Kell & Rigby, the construction firm responsible for building many of Apple's Australian stores, went into voluntary receivership last week. That's bad news for its employees and for Apple's retail expansion ambitions, and also serves as a cautionary reminder of how the pursuit of perfection can mess up your financial plans.
Kell & Rigby appointed receivers last Friday, and is attempting to negotiate a buyout by a listed company ahead of a creditor's meeting later in February. The buyout would be a good outcome for its estimated 500 employees currently engaged on projects for the company, since normal activity would presumably resume. While the voluntary administration process is ongoing, all work on its sites has ceased.
One project that is likely to impact is Apple's planned Brisbane CBD store, which is currently under construction. While Apple (as usual) hasn't officially confirmed the location, it's already being assumed that it is one of the projects that will be affected by the Kell & Rigby shutdown.
The issues affecting Kell & Rigby are clearly complex, and Apple is just one of its clients. However, the building firm has been happy to boast about its association with Apple in the past, and those remarks do provide some cautionary lessons for everyone (not just multi-billion dollar tech companies and their suppliers).
One Apple value the firm was clearly happy to embrace was secrecy. Discussing the Apple store in Bondi, CEO James Kell noted that keeping the store's facade concealed was an important requirement of the contract:
Our commitment was evident by our refusal to allow anything but the finished store to be revealed, and that is something that makes us the perfect organisation to work with Apple on this project.

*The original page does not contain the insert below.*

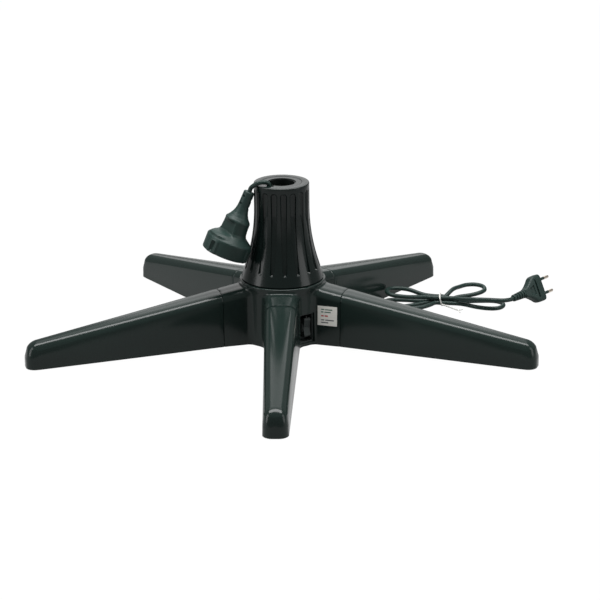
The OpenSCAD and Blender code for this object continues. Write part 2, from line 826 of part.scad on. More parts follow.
// a smooth line through the points p, with n steps from each to the next
function smooth_line(p, n) = let (m = len(p)) concat([for (i = [0 : m - 2]) for (j = [0 : n - 1])
    mix3(i > 0 ? p[i - 1] : 2 * p[0] - p[1], p[i], p[i + 1],
         i < m - 2 ? p[i + 2] : 2 * p[m - 1] - p[m - 2], j / n)],
    [p[m - 1]]);
function unit(v) = v / norm(v);
function heading(p, i) = unit(p[min(i + 1, len(p) - 1)] - p[max(i - 1, 0)]);
function tube_ring(p, i, r, sides, side_way) =
    let (t = heading(p, i), s = unit(cross(t, side_way)), u = cross(s, t))
    [for (k = [0 : sides - 1]) p[i] + r * (cos(360 * k / sides) * s + sin(360 * k / sides) * u)];

// one unbroken tube along the line p, from its point number first to its point number last
module tube(p, r, sides, first, last, side_way = [0, 0, 1]) {
    n = last - first + 1;
    points = [for (i = [first : last]) each tube_ring(p, i, r, sides, side_way)];
    walls = [for (i = [0 : n - 2]) for (k = [0 : sides - 1])
        let (a = i * sides + k, b = i * sides + (k + 1) % sides)
            each [[a, b, b + sides], [a, b + sides, a + sides]]];
    ends = [for (k = [1 : sides - 2]) each [[0, k + 1, k],
        [(n - 1) * sides, (n - 1) * sides + k, (n - 1) * sides + k + 1]]];
    polyhedron(points, concat(walls, ends));
}

// a point of the tie: how far along the bundle, how far to its back side, and how high
function tie_point(along, back, z) = [tie_at[0] + along * cos(tie_az) - back * sin(tie_az),
                                      tie_at[1] + along * sin(tie_az) + back * cos(tie_az), z];

// the four loops of the hank, two each way: heading, length, width, side of the tie, side of the loop
// on which it goes out, the places in the tie of its two runs, its heights at five points, the share of
// its width at which it goes out and comes back, and how far from the tie it comes down
low_place = [for (k = [-1 : 1]) [2 * k * slot_step, tie_low]];
high_place = [for (k = [-0.5, 0.5]) [2 * k * slot_step, tie_high]];
flat_loop = [3.4, 2.8, 2.8, 2.8, 3.4];
loops = [
    [-10, 80, 30, 1, -1, low_place[0], low_place[1], flat_loop, [0.36, 0.36], 10],
    [185, 76, 28, -1, 1, low_place[1], low_place[2], flat_loop, [0.36, 0.36], 10],
    [30.7, 63.9, 30.5, 1, -1, low_place[2], high_place[1], [8.3, 9.6, 13.1, 13.6, 15.1], [0.5, 0.32], 4.5],
    [177.5, 71, 28, -1, -1, high_place[1], high_place[0], [11, 15, 17, 13, 11], [0.36, 0.36], 10]];

function loop_point(l, along, back, z) = [tie_at[0] + along * cos(l[0]) - back * sin(l[0]),
                                          tie_at[1] + along * sin(l[0]) + back * cos(l[0]), z];
function end_height(z, a) = let (side = a > 0 ? z[1] : z[3], share = abs(a) / 90)
    z[2] + (side - z[2]) * (share > 0.9 ? 0.5 : share > 0.1 ? 0.3 : 0);
function loop_route(l) = let (w = l[2] / 2, e = l[4], c = l[1] - w, z = l[7])
    concat([tie_point(l[3] * 10, l[5][0], l[5][1]), loop_point(l, 0.42 * c, e * l[8][0] * w, z[0]),
            loop_point(l, 0.74 * c, e * 0.84 * w, z[1])],
           [for (a = [90 : -45 : -90]) loop_point(l, c + w * cos(a), e * w * sin(a), end_height(z, a))],
           [loop_point(l, 0.74 * c, -e * 0.84 * w, z[3]), loop_point(l, 0.42 * c, -e * l[8][1] * w, z[4]),
            tie_point(l[3] * l[9], l[6][0], l[6][1]), tie_point(0, l[6][0], l[6][1])]);
hank_from = tie_point(-8, -2 * slot_step, tie_low);
hank_to = tie_point(14, -slot_step, tie_high);

// the whole lead is one line: from the hub to the hank, through the tie five times, and on to the plug
lead_route = [[41.8, 13.6, gland_z], [58, 18.8, gland_z], [74.2, 24.1, gland_z], [80, 26, gland_z - 0.4],
              [88, 28.8, 18], [97, 32.5, 11], [105, 37.5, 5.5], [111.5, 45, 3], [115, 55, 2.8],
              [117.5, 67, 2.8], [119, 80, 2.8], [122, 92, 2.8], [129, 102, 2.8], [139, 108, 2.8],
              [151, 109, 2.8], [163, 109, 2.8], [175, 113, 2.9], [185, 120.5, 3.3]];
hank_route = concat([hank_from, tie_point(0, -2 * slot_step, tie_low)],
                    [for (l = loops) each loop_route(l)]);
plug_tail = plug_face - (plug_body_l + relief_l)
                        * [cos(plug_az) * cos(plug_rise), sin(plug_az) * cos(plug_rise), sin(plug_rise)];
plug_route = [hank_to, [225.2, 122.8, 10.8], [236.7, 116.4, 12.4], [247.7, 109.8, 14.3],
              [258.7, 104.6, 15.7], [268.7, 101.4, 16.2], [278.4, 101.4, 15.9], [287.1, 106.1, 15.4],
              plug_tail];
line_steps = 2;
mains_line = smooth_line(concat(lead_route, hank_route, plug_route), line_steps);
hank_first = line_steps * len(lead_route);
hank_last = hank_first + line_steps * len(hank_route);
// the least gap of the hank to itself, leaving out neighbours along the lead
near_rings = 4;
hank_gap = min([for (i = [hank_first : hank_last]) for (j = [i + near_rings + 1 : 1 : hank_last])
    norm(mains_line[i] - mains_line[j])]) - lead_d;
echo(hank_gap = hank_gap);

module mains_lead() { color(dark_green) tube(mains_line, lead_r, 8, 0, hank_first); }

module mains_hank() { color(dark_green) tube(mains_line, lead_r, 6, hank_first, hank_last); }

module plug_lead() { color(dark_green) tube(mains_line, lead_r, 8, hank_last, len(mains_line) - 1); }

module at_plug()
    translate(plug_face) rotate([0, 0, plug_az]) rotate([0, -plug_rise, 0]) rotate([plug_roll, 0, 0])
        children();

module mains_plug() {
    w = plug_w / 2;
    n = plug_neck_w / 2;
    color(dark_green) at_plug() {
        rotate([90, 0, 0]) linear_extrude(plug_t, center = true) {
            polygon([[-plug_body_l, -n], [-8, -w], [-2, -w], [0, -w + 2],
                     [0, w - 2], [-2, w], [-8, w], [-plug_body_l, n]]);
        }
        rotate([0, -90, 0]) difference() {
            translate([0, 0, plug_body_l - 1]) cylinder(r1 = 6, r2 = 3.9, h = relief_l + 1);
            for (k = [0 : 3]) translate([0, 0, plug_body_l + 2 + 3.6 * k]) difference() {
                cylinder(r = 9, h = 1.5);
                cylinder(r = 3.4, h = 1.5);
            }
        }
    }
}

module plug_pins() {
    color(brass) at_plug() for (s = [-1, 1]) translate([0, 0, s * pin_gap / 2]) rotate([0, 90, 0])
        cylinder(r = pin_r, h = pin_l);
}

module cord_tie() {
    top = tie_high + lead_r + 0.15;
    inner = 2 * slot_step + lead_r + 0.1;
    color(paper_white) translate(tie_at) rotate([0, 0, tie_az]) {
        difference() {
            tie_band(inner + 0.8, top + 0.7, 2.4);
            tie_band(inner, top, 3, 0.75);
        }
        for (a = [-44, -36]) translate([0, -inner - 0.4, 1.2]) rotate([0, 90, a]) cylinder(r = 1, h = 33);
    }
}

module tie_band(half, top, len, bottom = 0) {
    rotate([90, 0, 90]) linear_extrude(len, center = true)
        polygon([[-half, bottom], [half, bottom], [half, top - 5], [half - 3.5, top],
                 [-half + 3.5, top], [-half, top - 5]]);
}

// ---- hanging outlet ----------------------------------------------------------------------------

module at_outlet()
    translate(outlet_face) rotate([0, 0, outlet_turn]) rotate([0, outlet_lean, 0]) children();

module outlet_coupler() {
    color(dark_green) at_outlet() difference() {
        union() {
            rotate_extrude() polygon([[0, 0], [outlet_r - 0.8, 0], [outlet_r, 0.8], [outlet_r, outlet_rim],
                [outlet_r - 2.5, outlet_rim + 2.5], [16, 29], [15.2, 34], [15.6, 43], [14.6, 46],
                [9, 51], [7.4, 57], [6.4, 60], [4.4, outlet_l], [0, outlet_l]]);
            rotate([0, 0, 180]) translate([outlet_r - 3, -4.5, 0]) cube([6, 9, outlet_rim + 1]);
            for (a = [0, 180]) rotate([0, 0, a]) translate([8, -6, 33]) cube([9, 12, 11]);
        }
        translate([0, 0, -1]) cylinder(r = socket_r, h = socket_depth + 1);
        for (s = [-1, 1]) translate([0, s * contact_gap / 2, 0]) cylinder(r = contact_r, h = 34);
        rotate([0, 0, 180]) translate([outlet_r + 0.6, -1, 3]) cube([5, 2, 13]);
        for (k = [0 : 3]) translate([0, 0, 62 + 4.6 * k]) difference() {
            cylinder(r = 9, h = 1.5);
            cylinder(r = 3.5, h = 1.5);
        }
    }
}

module outlet_contacts() {
    color(brass) at_outlet() for (s = [-1, 1]) translate([0, s * contact_gap / 2, 17]) difference() {
        cylinder(r = contact_r, h = 16);
        translate([0, 0, -1]) cylinder(r = 2.05, h = 16);
    }
}

outlet_way = [sin(outlet_lean) * cos(outlet_turn), sin(outlet_lean) * sin(outlet_turn), cos(outlet_lean)];
outlet_tail = outlet_face + outlet_way * outlet_l;
wire_x = wire_r * cos(wire_az);
wire_y = wire_r * sin(wire_az);
outlet_route = [[wire_x, wire_y, core_top], [wire_x, wire_y, 195.5], [wire_x, wire_y, 201.2],
                [-16, -16.2, 205], [-21, -18, 206.5], [-27, -18.9, 205.6], [-32.9, -17.4, 202],
                outlet_tail + outlet_way * 5, outlet_tail + outlet_way * 2.5, outlet_tail];

outlet_line = smooth_line(outlet_route, line_steps);

module outlet_cord() {
    color(dark_green) tube(outlet_line, outlet_cord_r, 8, 0, len(outlet_line) - 1, [0.1, 1, 0]);
}

// ---- what is drawn -----------------------------------------------------------------------------

hub_housing();
hub_bottom_cover();
cover_screws();
at_leg(0) leg();  // leg_front
at_leg(1) leg();  // leg_right
at_leg(2) leg();  // leg_back_right
at_leg(3) leg();  // leg_back_left
at_leg(4) leg();  // leg_left
leg_screws();
foot_pads();
spindle_bushing();
lower_race();
drive_motor();
motor_screws();
brush_holder();
brushes();
brush_springs();
terminal_block();
hub_wiring();
switch_bezel();
switch_body();
switch_screws();
rating_label();
cord_gland();
mains_lead();
mains_hank();
plug_lead();
mains_plug();
plug_pins();
cord_tie();
turntable();
pole_tube();
fluted_cone();
cone_cap();
cone_screws();
retaining_ring();
upper_race();
drive_gear();
slip_drum();
slip_rings();
rotor_wiring();
outlet_cord();
outlet_coupler();
outlet_contacts();
bearing_balls();
ball_cage();
motor_pinion();
motor_shaft();
switch_rocker();
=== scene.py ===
"""Looks of the rotating tree stand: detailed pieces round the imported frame, materials, light and camera.

Lengths in the formulas are in millimetres, in the frame's own axes: +Z up, the front leg towards -Y.
A skin is found by shooting rays from inside a solid that a formula describes: where a ray meets the value
`level` of that formula is a point of the surface.
"""

import json
import math

import bpy
import numpy as np
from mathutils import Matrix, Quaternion, Vector


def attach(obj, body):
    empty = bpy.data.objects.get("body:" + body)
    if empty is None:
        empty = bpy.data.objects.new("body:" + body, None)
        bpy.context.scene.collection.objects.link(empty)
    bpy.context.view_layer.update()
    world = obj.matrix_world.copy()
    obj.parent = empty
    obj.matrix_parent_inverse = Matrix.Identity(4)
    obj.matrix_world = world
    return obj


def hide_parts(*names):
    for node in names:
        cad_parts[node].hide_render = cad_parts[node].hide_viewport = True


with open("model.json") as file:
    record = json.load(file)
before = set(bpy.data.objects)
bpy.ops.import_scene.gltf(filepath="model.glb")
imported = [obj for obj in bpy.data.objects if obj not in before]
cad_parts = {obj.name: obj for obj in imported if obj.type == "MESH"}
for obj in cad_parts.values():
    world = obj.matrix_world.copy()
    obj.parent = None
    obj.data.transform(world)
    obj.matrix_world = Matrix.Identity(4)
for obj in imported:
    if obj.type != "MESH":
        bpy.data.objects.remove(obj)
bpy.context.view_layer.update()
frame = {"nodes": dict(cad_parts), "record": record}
scene = bpy.context.scene
MM = 0.001


# ---- camera -----------------------------------------------------------------------------------------
CAMERA_AT, CAMERA_TARGET = (0.073219, -2.394718, 0.873567), (0.021124, 0.0, 0.051716)
LENS, SENSOR, ROLL = 124.0, 36.0, math.radians(-0.485)


def make_camera():
    """The camera: its place, aim, lens and small roll were solved from the photo."""
    data = bpy.data.cameras.new("camera")
    data.lens = LENS
    data.sensor_width = SENSOR
    data.clip_end = 50.0
    cam = bpy.data.objects.new("camera", data)
    scene.collection.objects.link(cam)
    cam.location = CAMERA_AT
    ahead = (Vector(CAMERA_TARGET) - cam.location).to_track_quat("-Z", "Y")
    cam.rotation_euler = (ahead @ Quaternion((0, 0, 1), ROLL)).to_euler()
    scene.camera = cam


make_camera()


# ---- meshes -----------------------------------------------------------------------------------------
def make_piece(name, points, faces, body, sharp):
    """A mesh object from points in millimetres and faces; edges steeper than `sharp` degrees stay crisp."""
    mesh = bpy.data.meshes.new(name)
    mesh.from_pydata((np.asarray(points, dtype=float) * MM).tolist(), [], faces)
    mesh.validate()
    mesh.shade_smooth()
    mesh.set_sharp_from_angle(angle=math.radians(sharp))
    piece = bpy.data.objects.new(name, mesh)
    scene.collection.objects.link(piece)
    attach(piece, body)
    return piece


def grid_faces(rows, cols, start=0, wrap=False, flip=False):
    """Quads over a rows x cols grid of points, closed along the columns if `wrap`."""
    faces = []
    for i in range(rows - 1):
        for j in range(cols if wrap else cols - 1):
            a, b = start + i * cols + j, start + i * cols + (j + 1) % cols
            quad = (a, b, b + cols, a + cols)
            faces.append(quad[::-1] if flip else quad)
    return faces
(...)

In itself, secrecy probably isn't a problem (though it clearly makes life more difficult if you're building a store in the middle of a shopping centre). An aspect that potentially poses bigger challenges is the Apple obsession with perfection, which Kell & Rigby was also happy to embrace. Here's how it boasted about the construction of the first Australian Apple store in Sydney:
Apple Retail Store, constructed by Kell & Rigby not only showcases the latest in the technological world but also a level of detail that sits in a class of its own. The façade comprises a series of the longest glass panels ever erected in the world – 14m from ground to the glazed roof above with internal glazed fins and beams for support. The illuminated sign hung from the central glass beam is the largest erected in any Apple store in the world. Finishes combined a mixture of stainless steel troughs and stretch fabric to the ceilings, stainless steel wall cladding and bulkhheads, frameless glass balustrades to the 2 mezzanine levels and floors of imported sandstone tiles. Access to the mezzanine levels is by the glass staircase or internal lift. All of these elements have been installed to millimeter tolerances. Constructed over a period of 9 months under a negotiated lump sum arrangement the Kell & Rigby team helped to develop design solutions and product alternatives to satisfy the design intent that drives the Apple brand.
There's nothing wrong with careful attention to detail — indeed, in a building full of glass, it seems pretty important. What strikes me is the fact that the deal was a "negotiated lump sum arrangement". In other words, Kell & Rigby calculated how much the whole project would cost and got paid that money by Apple up front. Any overtime or unexpected delays would be the builder's problem, not Apple's.
Obviously the construction firm would factor all those elements carefully into its original quote, allowing itself a contingency fund to cover the inevitable unexpected issues. What might make that challenging is the utter obsession with perfection that is a hallmark of the Apple brand. If Apple executives constantly checked everything and demanded changes, making the work profitable could become difficult. One thing that has become clear in all the recent coverage of Apple's use of Chinese manufacturing firm Foxconn is that Apple is hyper-involved in what its suppliers do. There seems little doubt a construction firm would be subject to similar scrutiny.
Given that Kell & Rigby worked with Apple multiple times, it would be unreasonable to assume that this was a major issue. If the first job hadn't been profitable, presumably the company would have told Apple to look elsewhere. But the fact that it has gone into administration does suggest the business processes involved weren't perfect.
The lessons for the rest of us? If you are going to get paid a fixed sum for a piece of work, be very confident that you can get it done for that sum and in the time required. And if you're quoting for work in this way, make sure all the specifications are very clear, so you don't have the client interfering and changing things after the fact.